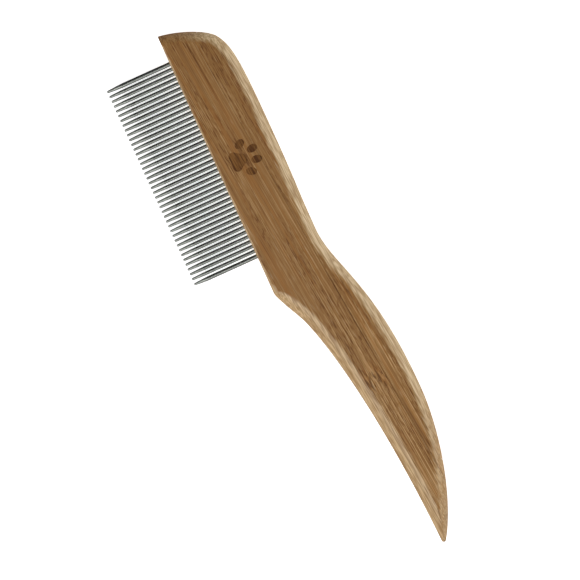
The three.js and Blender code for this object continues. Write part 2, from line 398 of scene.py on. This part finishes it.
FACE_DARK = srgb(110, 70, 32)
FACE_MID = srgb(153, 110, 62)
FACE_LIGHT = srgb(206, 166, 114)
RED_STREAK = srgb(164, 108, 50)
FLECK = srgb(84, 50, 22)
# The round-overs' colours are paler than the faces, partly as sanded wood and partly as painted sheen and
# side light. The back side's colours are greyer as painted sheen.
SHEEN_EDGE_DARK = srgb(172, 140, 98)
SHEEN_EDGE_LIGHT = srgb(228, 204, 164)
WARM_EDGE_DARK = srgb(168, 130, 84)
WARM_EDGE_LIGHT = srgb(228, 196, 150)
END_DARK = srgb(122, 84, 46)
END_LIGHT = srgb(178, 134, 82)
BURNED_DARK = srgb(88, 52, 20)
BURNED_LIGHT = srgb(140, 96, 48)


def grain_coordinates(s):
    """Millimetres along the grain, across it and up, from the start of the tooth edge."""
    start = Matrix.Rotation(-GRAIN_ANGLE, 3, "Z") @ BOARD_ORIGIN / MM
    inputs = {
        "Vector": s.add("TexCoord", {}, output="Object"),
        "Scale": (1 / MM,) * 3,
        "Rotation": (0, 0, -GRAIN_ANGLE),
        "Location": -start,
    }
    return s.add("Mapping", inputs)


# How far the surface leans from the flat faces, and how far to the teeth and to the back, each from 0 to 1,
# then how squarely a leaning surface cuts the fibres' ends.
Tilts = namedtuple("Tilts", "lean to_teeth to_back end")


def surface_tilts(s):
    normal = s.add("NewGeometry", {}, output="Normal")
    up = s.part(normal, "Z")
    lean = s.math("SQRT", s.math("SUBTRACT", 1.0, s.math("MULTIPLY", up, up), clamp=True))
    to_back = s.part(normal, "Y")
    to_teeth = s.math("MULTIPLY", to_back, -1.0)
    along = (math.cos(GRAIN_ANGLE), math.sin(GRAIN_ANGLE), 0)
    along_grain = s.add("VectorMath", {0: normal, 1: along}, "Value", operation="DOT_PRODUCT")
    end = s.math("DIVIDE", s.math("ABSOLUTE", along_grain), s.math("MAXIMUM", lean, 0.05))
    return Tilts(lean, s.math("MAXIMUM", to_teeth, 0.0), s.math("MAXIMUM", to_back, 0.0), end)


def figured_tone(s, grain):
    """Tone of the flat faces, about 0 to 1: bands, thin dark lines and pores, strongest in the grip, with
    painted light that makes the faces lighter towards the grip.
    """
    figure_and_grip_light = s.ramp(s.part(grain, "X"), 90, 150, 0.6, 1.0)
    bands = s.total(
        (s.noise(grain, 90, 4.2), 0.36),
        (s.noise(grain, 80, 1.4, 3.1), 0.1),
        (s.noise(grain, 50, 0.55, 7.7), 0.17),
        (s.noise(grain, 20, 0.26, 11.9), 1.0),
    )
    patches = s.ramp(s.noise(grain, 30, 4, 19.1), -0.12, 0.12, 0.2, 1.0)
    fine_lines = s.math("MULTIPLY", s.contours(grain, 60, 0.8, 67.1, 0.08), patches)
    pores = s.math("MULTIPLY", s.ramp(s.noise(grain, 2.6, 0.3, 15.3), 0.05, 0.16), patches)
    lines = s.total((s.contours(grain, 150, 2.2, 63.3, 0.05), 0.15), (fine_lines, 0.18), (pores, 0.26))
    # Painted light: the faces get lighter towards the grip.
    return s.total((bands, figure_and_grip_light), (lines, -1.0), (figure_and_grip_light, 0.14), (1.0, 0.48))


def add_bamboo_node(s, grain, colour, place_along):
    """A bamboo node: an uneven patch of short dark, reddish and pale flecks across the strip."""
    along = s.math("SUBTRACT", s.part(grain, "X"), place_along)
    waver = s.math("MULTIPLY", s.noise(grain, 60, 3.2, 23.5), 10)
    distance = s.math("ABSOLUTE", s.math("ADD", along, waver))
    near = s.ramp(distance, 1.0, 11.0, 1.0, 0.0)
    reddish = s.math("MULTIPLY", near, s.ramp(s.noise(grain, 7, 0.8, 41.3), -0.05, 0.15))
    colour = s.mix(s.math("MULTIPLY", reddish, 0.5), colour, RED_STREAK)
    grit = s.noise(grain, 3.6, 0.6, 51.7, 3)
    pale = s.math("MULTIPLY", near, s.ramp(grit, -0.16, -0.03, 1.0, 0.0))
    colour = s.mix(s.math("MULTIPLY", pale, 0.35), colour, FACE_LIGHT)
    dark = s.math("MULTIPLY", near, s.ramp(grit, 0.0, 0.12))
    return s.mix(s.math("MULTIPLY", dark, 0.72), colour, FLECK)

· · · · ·

From the opening line of the data above through the line that contains "BURNED_LIGHT = srgb(140, 96, 48)", please print each line as it stands and only those lines.

Task answer:
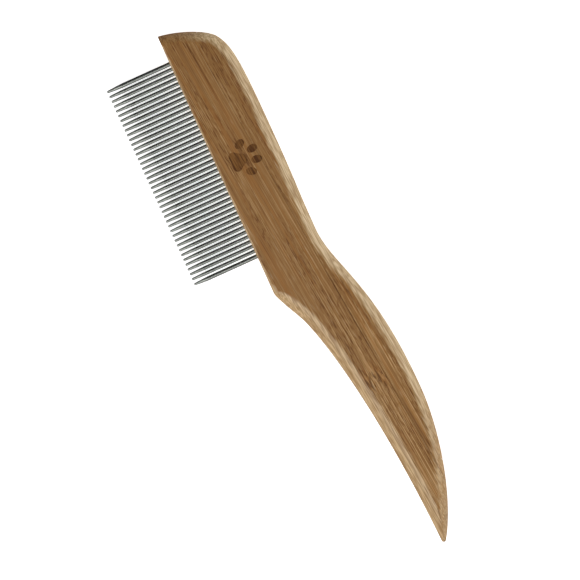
The three.js and Blender code for this object continues. Write part 2, from line 398 of scene.py on. This part finishes it.
FACE_DARK = srgb(110, 70, 32)
FACE_MID = srgb(153, 110, 62)
FACE_LIGHT = srgb(206, 166, 114)
RED_STREAK = srgb(164, 108, 50)
FLECK = srgb(84, 50, 22)
# The round-overs' colours are paler than the faces, partly as sanded wood and partly as painted sheen and
# side light. The back side's colours are greyer as painted sheen.
SHEEN_EDGE_DARK = srgb(172, 140, 98)
SHEEN_EDGE_LIGHT = srgb(228, 204, 164)
WARM_EDGE_DARK = srgb(168, 130, 84)
WARM_EDGE_LIGHT = srgb(228, 196, 150)
END_DARK = srgb(122, 84, 46)
END_LIGHT = srgb(178, 134, 82)
BURNED_DARK = srgb(88, 52, 20)
BURNED_LIGHT = srgb(140, 96, 48)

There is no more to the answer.